Nyad spent hundreds of hours in the 50-meter pool preparing for her historic swim. She swam in what the center calls the gutter lane, the narrow lane nearest to the side of the pool.
She showed up early in the morning and would swim for eight to 10, sometimes 12, hours a day.
Swimmers and staff who know her couldn't be prouder to finally see her reach her goal of swimming from Cuba to Florida without a shark cage.
"She did it mentally first, physically next. Mentally, that's a big thing. I mean imagine 50 hours by yourself. You've got people around you, but mostly in your own head. It takes a lot of strength mentally," said Chad Durieux with the Rose Bowl Aquatics Center.

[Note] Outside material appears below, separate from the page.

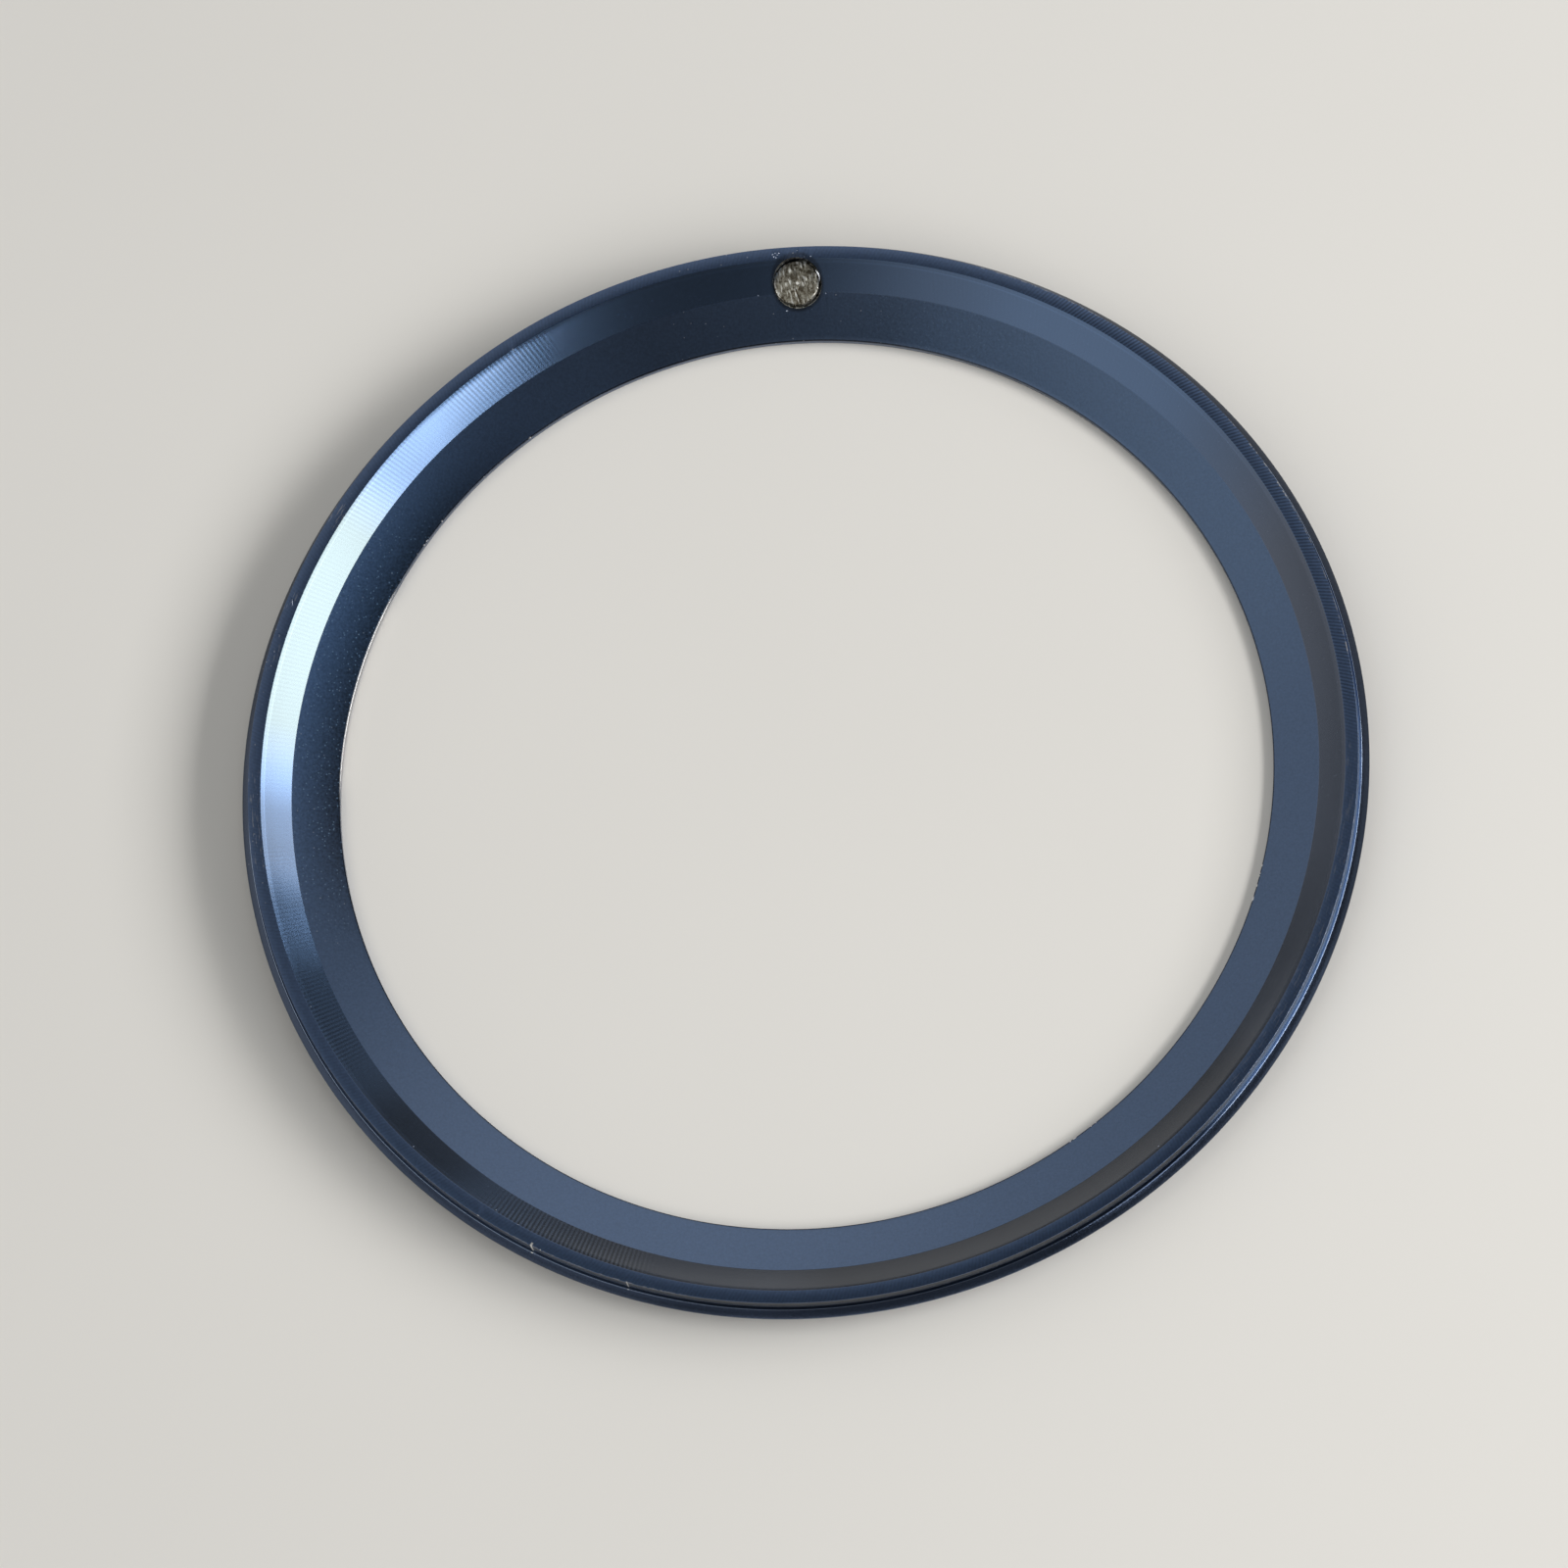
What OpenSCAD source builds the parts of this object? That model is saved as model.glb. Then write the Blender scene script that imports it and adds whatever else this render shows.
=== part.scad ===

Nyad had tried this same swim four times before and failed. Her first attempt was 35 years ago.
"We should never ever give up. You're never too old to chase your dream," said Nyad.
Over the Labor Day weekend, at the age of 64, she finally did it.
"I think especially given her age, she had the conditions with her and it was really good to see someone her age meet her goal," said Daniel Ryan of Pasadena.
What's next for Nyad? That's the big question among the swimming community at the Rose Bowl Aquatics Center. Swimmers I spoke with tell me they're positive there's another long-distance swimming challenge just waiting for her to conquer.